Von Simone Rothe, dpa

Erfurt (dpa) – Ihr wurden 3500 Euro monatlich in der Einarbeitungszeit angeboten – die Frau sagte Ja. Doch bald kamen ihr Zweifel und der Verdacht, dass ihr Kollege, der zwei Monate früher eingestellt wurde und den gleichen Vertriebsjob macht, deutlich mehr verdient. Am Donnerstag beschäftigen sich die höchsten deutschen Arbeitsrichter in Erfurt mit dem Fall. Manche erhoffen sich ein Grundsatzurteil zur Gleichbehandlung von Frauen und Männern.

Der Fall

Pech gehabt, wurde der Frau beschieden, als sie von der sächsischen Metallfirma in der Nähe von Dresden die gleiche Bezahlung wie ihr kurz zuvor eingestellter männlicher Kollege verlangte. Immerhin betrug der Unterschied beim Grundgehalt in der Probezeit stattliche 1000 Euro monatlich, später nach Einführung eines Tarifvertrags immer noch etwa 500 Euro – bei gleichen Verantwortlichkeiten und Befugnissen, sagt die Klägerin.

Schlecht verhandelt

Ihr Arbeitgeber begründete den großen Gehaltsunterschied damit, dass sie bei ihrer Einstellung schlechter verhandelt habe als ihr männlicher Kollege.
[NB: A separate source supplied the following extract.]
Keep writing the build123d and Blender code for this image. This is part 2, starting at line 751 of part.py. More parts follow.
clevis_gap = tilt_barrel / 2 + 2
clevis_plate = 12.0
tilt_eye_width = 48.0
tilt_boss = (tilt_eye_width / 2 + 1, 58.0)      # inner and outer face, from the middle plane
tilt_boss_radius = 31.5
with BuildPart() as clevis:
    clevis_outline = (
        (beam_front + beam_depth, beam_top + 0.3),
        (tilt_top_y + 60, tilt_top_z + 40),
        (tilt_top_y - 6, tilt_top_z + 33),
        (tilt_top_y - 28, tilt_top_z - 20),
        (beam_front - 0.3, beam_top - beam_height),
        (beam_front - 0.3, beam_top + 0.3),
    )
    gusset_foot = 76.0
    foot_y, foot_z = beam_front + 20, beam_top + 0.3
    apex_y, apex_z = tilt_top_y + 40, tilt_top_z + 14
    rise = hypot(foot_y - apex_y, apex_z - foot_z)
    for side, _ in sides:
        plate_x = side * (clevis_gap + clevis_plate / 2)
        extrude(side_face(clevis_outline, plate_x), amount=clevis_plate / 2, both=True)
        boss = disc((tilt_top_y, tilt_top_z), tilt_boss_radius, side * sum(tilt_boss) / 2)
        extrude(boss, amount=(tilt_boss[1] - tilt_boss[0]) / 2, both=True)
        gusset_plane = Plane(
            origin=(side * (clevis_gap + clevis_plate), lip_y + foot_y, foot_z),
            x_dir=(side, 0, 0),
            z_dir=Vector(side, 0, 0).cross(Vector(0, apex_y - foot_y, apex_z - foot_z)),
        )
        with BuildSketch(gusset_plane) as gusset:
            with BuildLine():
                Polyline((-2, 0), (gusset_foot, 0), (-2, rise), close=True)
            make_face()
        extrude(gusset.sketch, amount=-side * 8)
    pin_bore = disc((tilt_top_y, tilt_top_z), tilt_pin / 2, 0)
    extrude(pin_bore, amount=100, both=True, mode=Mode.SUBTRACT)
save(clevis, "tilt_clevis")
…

Beiden sei zunächst das gleiche Gehaltsangebot gemacht worden. Der Arbeitgeber berief sich bei der unterschiedlichen Bezahlung auf den Grundsatz der Vertragsfreiheit – und hatte damit Erfolg beim Arbeits- und Landesarbeitsgericht in Sachsen.

Die Klage

Verhandelt wird vom Achten Senat des Bundesarbeitsgerichts (BAG) wegen Entgeltdiskriminierung. Die Frau, die von 2017 bis 2019 bei der Metallfirma gearbeitet hat, sieht sich wegen ihres Geschlechts benachteiligt. Das Gericht solle prüfen, ob es sich um einen Verstoß gegen den Gleichbehandlungsgrundsatz handele.
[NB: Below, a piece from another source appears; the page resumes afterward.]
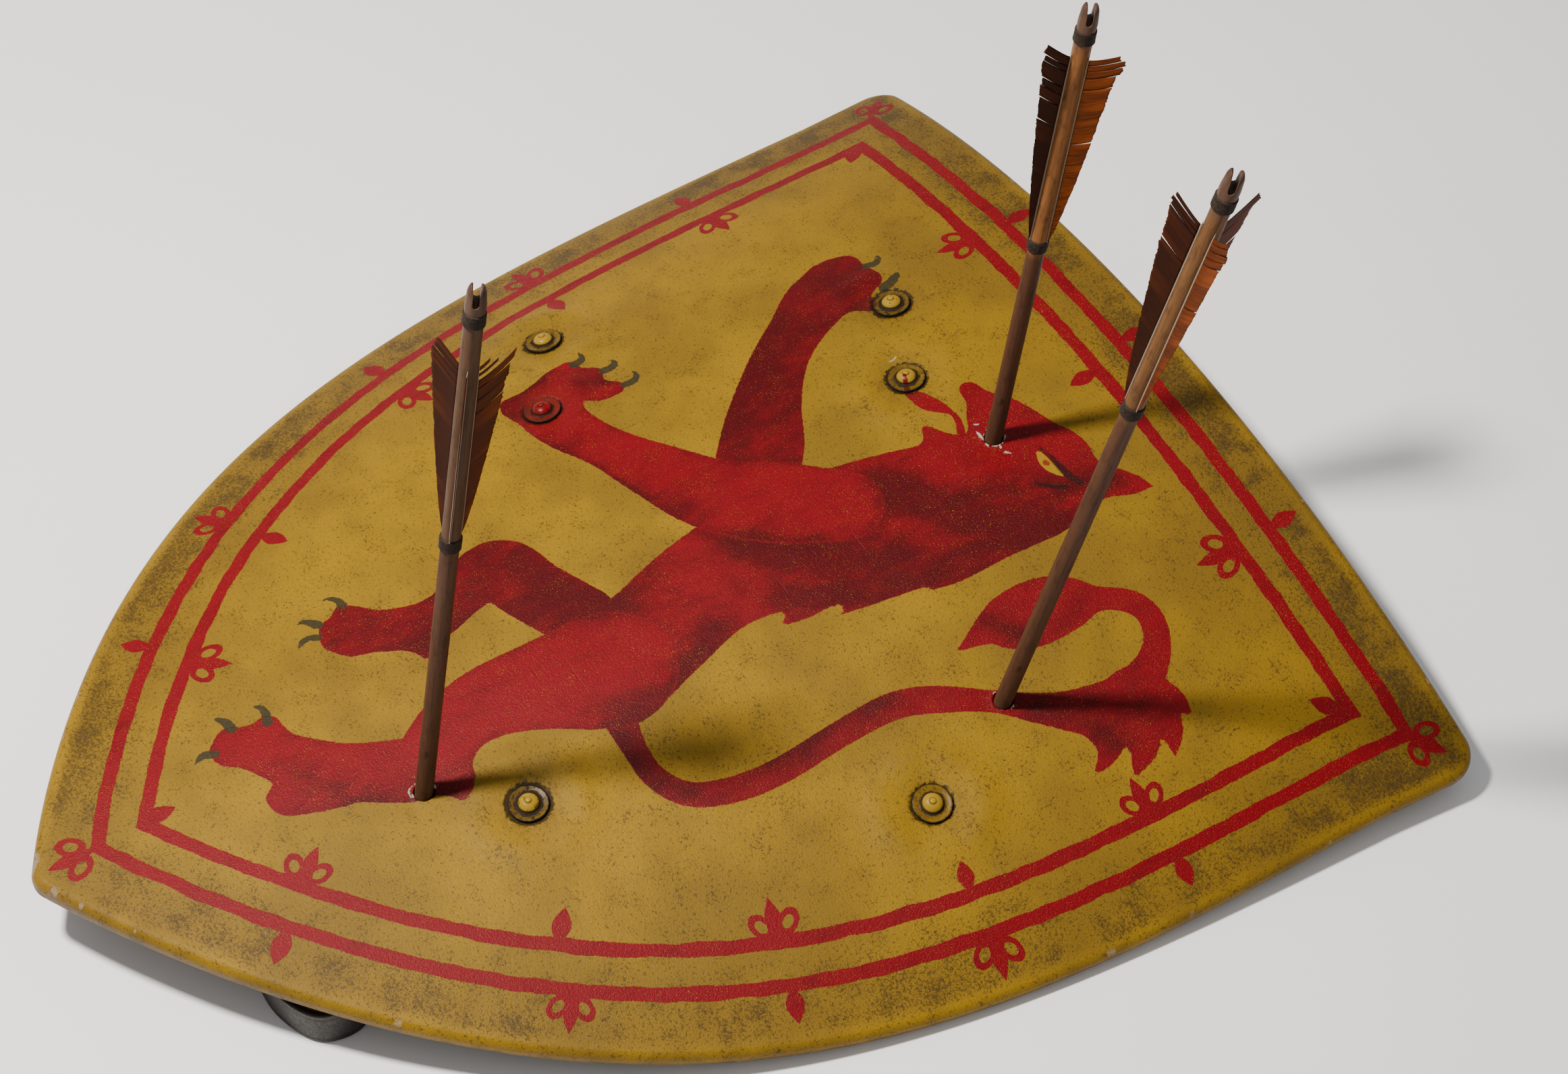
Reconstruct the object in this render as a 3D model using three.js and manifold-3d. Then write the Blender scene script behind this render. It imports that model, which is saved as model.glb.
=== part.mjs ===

Sie verlangt eine Nachzahlung von 14.500 Euro und eine angemessene Entschädigung für die erlittene Diskriminierung. Unterstützt wurde sie auf ihrem Weg durch die Gerichtsinstanzen von der Gesellschaft für Freiheitsrechte. Nur wenige Frauen würden diesen langwierigen Weg gehen, heißt es bei der Gesellschaft, aber auch bei Gewerkschafterinnen.

Worum es geht

Geprüft wird nach Angaben einer BAG-Sprecherin, ob es möglicherweise objektive, geschlechtsneutrale Gründe für eine geringere Bezahlung gab und ob sich der Arbeitgeber darauf zurückziehen kann, dass der Klägerin ja das gleiche Grundgehalt angeboten wurde wie ihrem Kollegen. «Kann Verhandlungsgeschick den Ausschlag für Verdienstunterschiede geben», fragt Sarah Lincoln von der Gesellschaft für Freiheitsrechte.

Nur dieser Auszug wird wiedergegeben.